I would stress that this is a personal commentary, intended to highlight the strengths of this essay, so that we can all learn from them. This is not a discussion about marking. I don't have access to the detailed marks awarded, and anyway what would be the point of arguing the toss about marks already finalised?
The list of key points below is organised basically by following the sequence of reading the essay - but it also suggests an order in which you might discuss issues with the student you are supervising. These key points are ideas that a student should grasp and take on board, because they are precisely the elements which attract the examiner's attention and will thus influence the marking.
You might also link these key ideas with the analysis of the criteria in the page 2018 Criteria, analysed .
So, here are striking features of Paulina's essay...
a topic worth discussing, with significant anglophone value ... Ireland is an anglophone society, of course, and the 'Troubles' over the last fifty years or so form a hugely important element of Ireland's dramatic, tragic history. Anyone who knows anything about Ireland will immediately understand that there will be serious issues to discuss here, and that these issues should tell us something about how anglophone culture works.
an intriguing approach to the topic ... the idea of looking at songs about the Troubles is instantly attractive, since popular songs are likely to tell us something about the popular attitudes and values that they express. Such songs, one feels, are likely to tell us more about the human experience of the Troubles than any dry list of socio-economic statistics. So, the essay is likely to be lively and imaginative.
a restricted subject area & time-span ... the research question focuses in on 'protest songs' (i.e. NOT 'the arts' or 'the media', which would be far too wide and vague); and there are clear beginning and end dates, limiting the area of research (i.e. NOT 'in the twentieth century' or, heaven help us, 'in Irish history'). Such a tight focus means that neither the student during the research, nor the reader, should be distracted by lots of material that is only vaguely relevant.

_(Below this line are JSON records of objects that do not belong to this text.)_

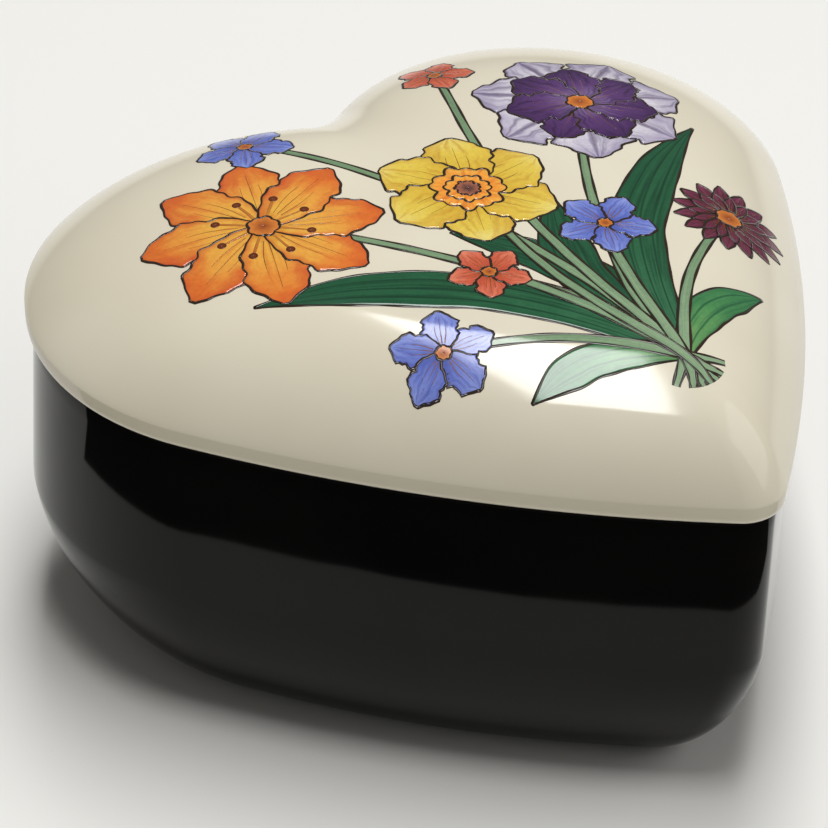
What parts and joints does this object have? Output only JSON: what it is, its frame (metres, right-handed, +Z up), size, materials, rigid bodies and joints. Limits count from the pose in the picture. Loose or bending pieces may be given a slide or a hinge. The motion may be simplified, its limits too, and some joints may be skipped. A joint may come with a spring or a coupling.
{
  "type": "heart-shaped trinket box",
  "caption": "Heart-shaped ceramic trinket box: a deep dish on a foot ring and a domed lid with a locating flange that lifts off.",
  "frame": {"origin": "on the resting plane, under the middle of the lid's outline", "axes": "+Z up, the heart's tip along -Y, its lobes along +Y, +X across the lobes"},
  "size_m": [0.11, 0.1014, 0.0614],
  "materials": {
    "black_glaze": "glossy black glaze, unglazed foot ring",
    "ivory_glaze": "glossy ivory glaze with a fired-on floral transfer"
  },
  "bodies": {
    "dish": {"dish": "black_glaze"},
    "lid": {"lid": "ivory_glaze"}
  },
  "joints": [
    {"name": "lid_lift", "type": "slide", "parent": "dish", "child": "lid", "axis": [0, 0, 1], "range_m": [0, 0.06]}
  ]
}
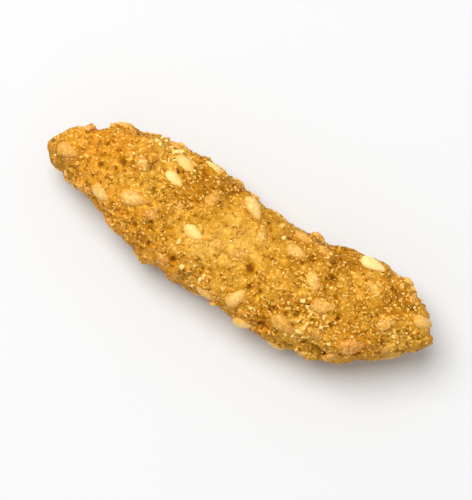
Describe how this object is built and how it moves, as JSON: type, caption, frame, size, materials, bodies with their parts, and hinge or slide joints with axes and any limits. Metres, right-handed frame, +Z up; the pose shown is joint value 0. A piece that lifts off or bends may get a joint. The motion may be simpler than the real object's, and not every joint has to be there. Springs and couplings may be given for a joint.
{
  "type": "sesame stick",
  "caption": "Short stick of fried wheat dough with slanted ends, a knobbly golden crust and sesame seeds baked into it; lies flat.",
  "frame": {"origin": "on the level that the stick lies on, under the middle of its outline", "axes": "+X along the stick towards its lifted end, +Y across it towards the pinched side, +Z up"},
  "size_m": [0.0491, 0.0148, 0.0095],
  "materials": {
    "fried_dough": "golden-brown fried wheat dough, grainy and a little oily",
    "sesame_seed": "hulled sesame seed, cream to pale gold, faint gloss",
    "salt": "fine white salt",
    "bran": "dark brown bran flake"
  },
  "bodies": {
    "root": {"sesame_stick": "fried_dough"}
  },
  "joints": []
}
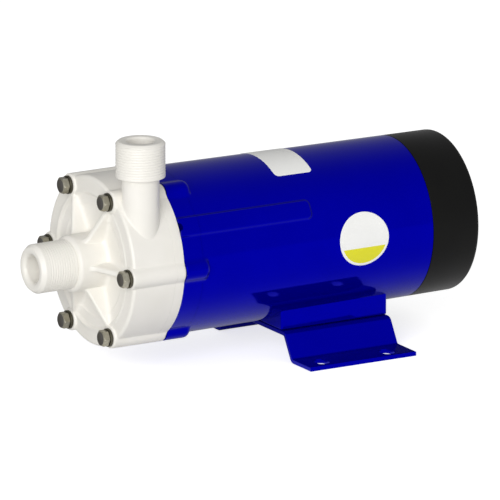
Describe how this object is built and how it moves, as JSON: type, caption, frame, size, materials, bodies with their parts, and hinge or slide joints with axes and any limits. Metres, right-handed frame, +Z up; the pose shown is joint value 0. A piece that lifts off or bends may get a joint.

a good source of material ... in this context, 'good' must mean both 'appropriate' and 'accessible'. The material is appropriate because the essay is based on a specific type of 'cultural artifact': song lyrics - and the IB's official list defining what are recognised as 'cultural artifacts' includes song lyrics specifically (see the page Cat.2 clarified ). These lyrics are accessible because, as the Appendices show, the 55 lyrics used were all found on the internet - presumably after some lengthy searching!

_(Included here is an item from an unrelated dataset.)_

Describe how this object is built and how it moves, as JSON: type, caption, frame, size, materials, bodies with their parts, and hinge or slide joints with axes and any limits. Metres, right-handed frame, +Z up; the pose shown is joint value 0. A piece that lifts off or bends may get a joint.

the title / research question ... possibly the weakest element, because it is not actually a question. However, the phrase "analysis of the purpose" implies the question form 'what was the purpose?', and so the focus of the research is generally clear. Other ways to phrase a research question might have been 'In what ways did the songs reflect the Troubles...' or 'To what extent did the songs reflect..' It must be good practice to make sure that the 'title' is in fact a question, since the 'research question' is so prominently required.
well structured ... the logic of the argument is evident, in basic terms, in the Table of Contents - although the full sense of the argument only becomes clear once you have read the essay and understand the significance of the four periods mentioned. What is clear is a methodical approach - the term 'protest songs' is defined (B) ... 'criteria for classification and analysis' are explained (C) ... detailed analysis is reported (D 1-4) ... results of analysis are compared (E).

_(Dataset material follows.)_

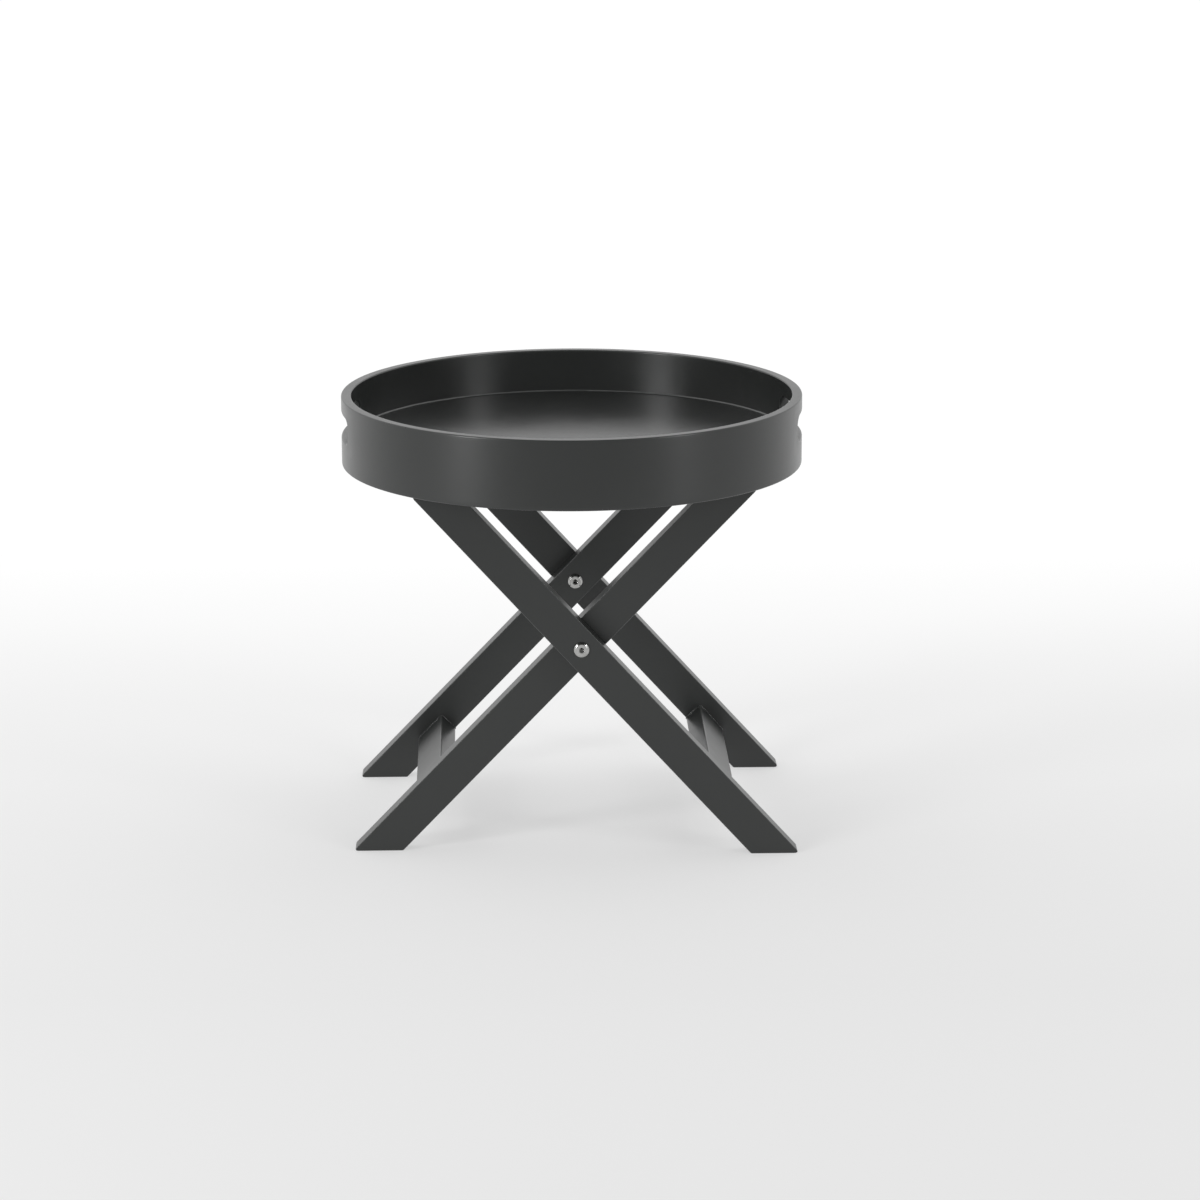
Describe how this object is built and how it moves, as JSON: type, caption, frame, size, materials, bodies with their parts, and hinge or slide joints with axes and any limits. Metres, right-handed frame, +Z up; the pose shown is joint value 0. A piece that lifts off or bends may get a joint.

a clear and efficient introduction ... explaining in three paragraphs (i) the basic premise, that "songs ... deliver political messages"; (ii) the historical context, through a concise history of the Troubles; and (iii) what the essay is going to do. This lays out a clear framework for what follows.
the theoretical background ... section B provides definitions, by quoting authoritative academic sources. Particularly important is that the categories to be used ("deliberative and epideictic") are explained, thus providing a logical justification for sorting out the material researched.
good use of quotes ... throughout, statements are consistently supported by well-selected quotations from the songs - thus providing concrete examples to back up the general argument.
methodical, meticulous use of footnotes ... have a look at the first page, for example, which has 6 footnotes. These are methodical in that they explain anything that the reader might possibly not know (e.g. acronyms like 'NICRA'); and meticulous in that all information needed to cross-check references is provided, including in the case of internet links the date in which the source was consulted (sensible as the internet sources may change through re-editing).
a rigorous overall approach ... the essay employs a disciplined academic procedure, apparent in (i) the limited corpus of songs, which (ii) are subjected to a degree of mathematical analysis, which in turn (iii) results in tables presenting the distribution of the evidence. This conveys a sense of lucid presentation of hard facts ... as opposed to woolly impressions!
a concise, efficient conclusion ... summing up the evidence that has been researched, and offering some (tentative) interpretations.
a very full bibliography + appendices ... the bibliography is sensibly organised - primary sources for the song lyrics; book sources for the major research into the context; and other online sources for general background. The appendices are ... well, lavish, since they provide the full lyrics of all the songs considered in the research process. This might almost be excessive (who's going to read through all those?), but it does suggest that the author really has looked at all of her source material.
Is this a perfect Extended Essay? Well ... for the reasons given above, it should be seen as close to perfect in terms of the techniques of academic writing indicated by the criteria of the Extended Essay Subject Guide. But ... 'perfect', overall?
I felt a certain dissatisfaction at the end, largely because I felt that the Conclusion was a little too tentative. I wanted to see some acute explanations of why there were different types of songs produced in different periods, but there wasn't much. Indeed, there were hints of complex explanations which weren't developed fully - for instance, that there were fewer condemnation songs "...because there was less freedom of expression and fear of punishment". This is a serious allegation, but why "less freedom of expression"? where? and what sort of punishment, by whom, against whom?
In addition, the essay handles the limited sample of 55 songs in some detail and very efficiently - but surely a different type of essay based on the same primary sources might have discussed the images and language of the songs in order to explore the experiences of the Troubles.
But hang on, hang on! What can we really expect from an Extended Essay? This is an exercise in academic writing required of students at the end of secondary education. We really shouldn't expect grand theories in an EE. My minor complaints above are not really fair to Paulina, who has handled a sensibly restricted subject area extremely well, and been rewarded with top marks. After all, historians and sociologists and political scientists have been struggling with the appalling complexities of the Troubles for decades now, and still have not arrived at neat comprehensive explanations ...
If a student can manage an original and perceptive insight into the subject, then, wonderful - but that is really over and beyond what is expected in an EE.
And two footnotes:
** Paulina pays a warm tribute to her supervisor, Claudia Brunetto, who "guided me a lot" in all of the successful aspects of the EE - so, hats off to Claudia!
** The conclusion wasn't great, comments Paulina, because "By that time I was really exhausted so I think that I only wanted to finish..." Yes, we should not forget how much effort students put into doing a good EE.